Just a few miles down the road from the location of the souk we visited, we decided to spend some time at Brahim Tahiri’s Museum of Fossils & Minerals. According to an article in a 2009 edition of the magazine, Aramco World, “fossil and mineral exports expanded so rapidly beginning in the late 1980’s and early 1990’s that today more than 50,000 Moroccans earn their
livelihoods in the fossil and mineral specimen mining and export business.” Today the fossil trade is worth some forty million dollars to Morocco annually. “The Tahiri family enterprise provides work for about 65 fossil-diggers throughout the region, with an additional two dozen workers employed in the family’s fossil-preparation ‘factory’ near Erfoud.”
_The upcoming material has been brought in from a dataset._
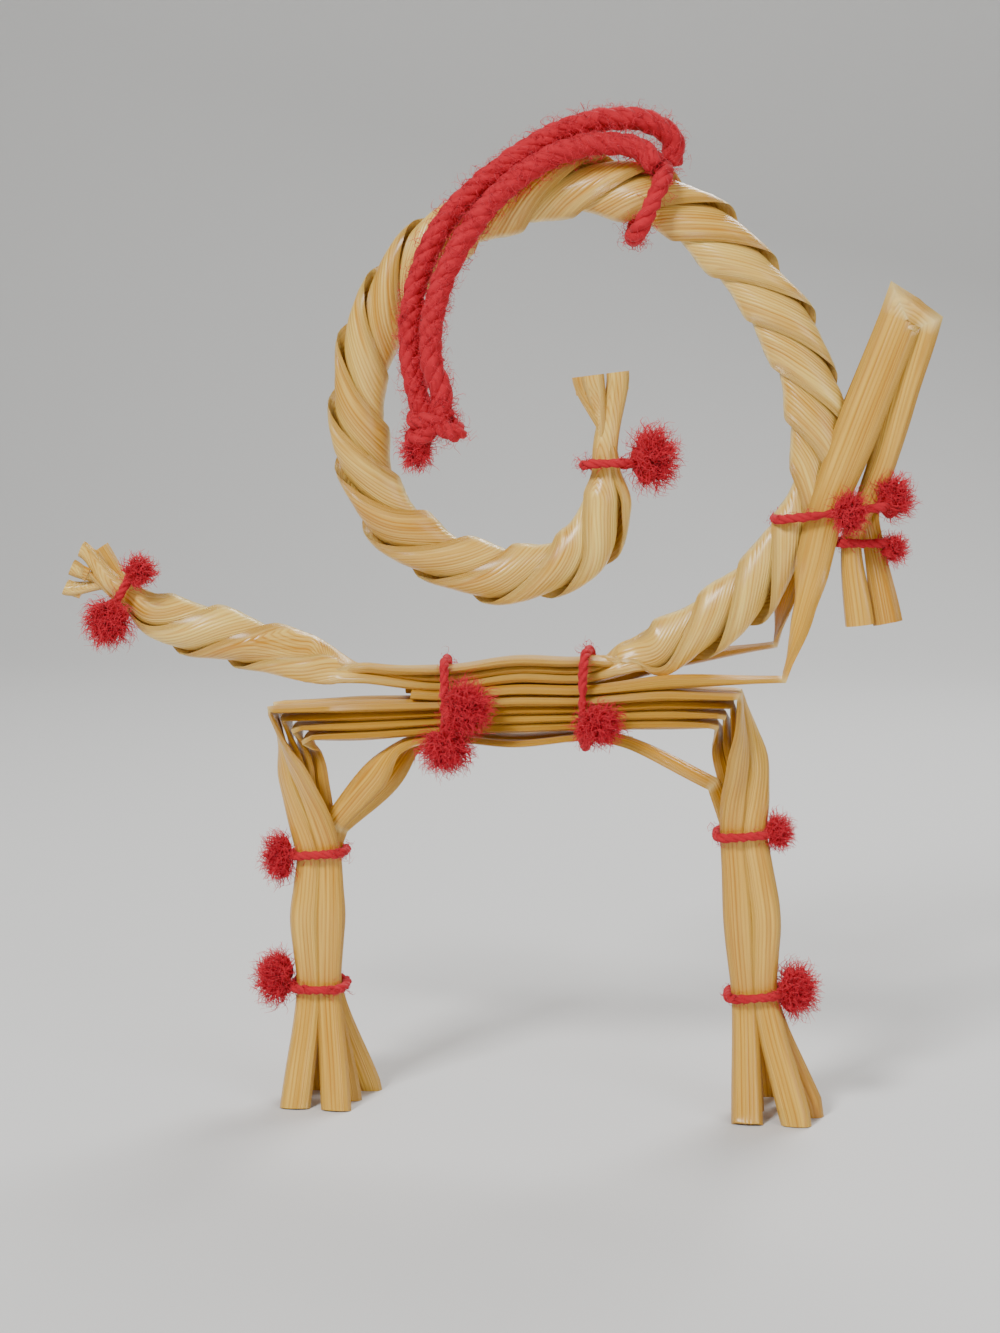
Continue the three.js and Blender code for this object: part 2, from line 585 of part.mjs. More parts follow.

Shown below are two machines, the first for sawing slabs of the limestone and other material to be transformed into various products. The second is a polisher used to “finish” the artifact and give it a smooth surface.
Here is one of the “gift shops” where various and sundry items can be purchased.
The variety and beauty of the items made from various types of stones and minerals are amazing.
Here we are “negotiating” with one of the employees over prices.
Pictured are several very unusual specimens. The printed information suggests that some of these could be as much as fifty million years old.
People who know (that would not include me) can recognize some of the prehistoric creatures such as trilobites and chambered nautiluses.
A short drive upon leaving the museum brought us to the town of Merzouga, a Saharan erg, or sand covered dune field, and is the gateway to the desert for thousands of tourists each year. The pictures are the part of the hotel complex from which we left for our night in the desert. We were able to leave our baggage here, return from the desert the next morning for breakfast and a shower before returning and continuing our journey to Ouarzazate and Marrakech.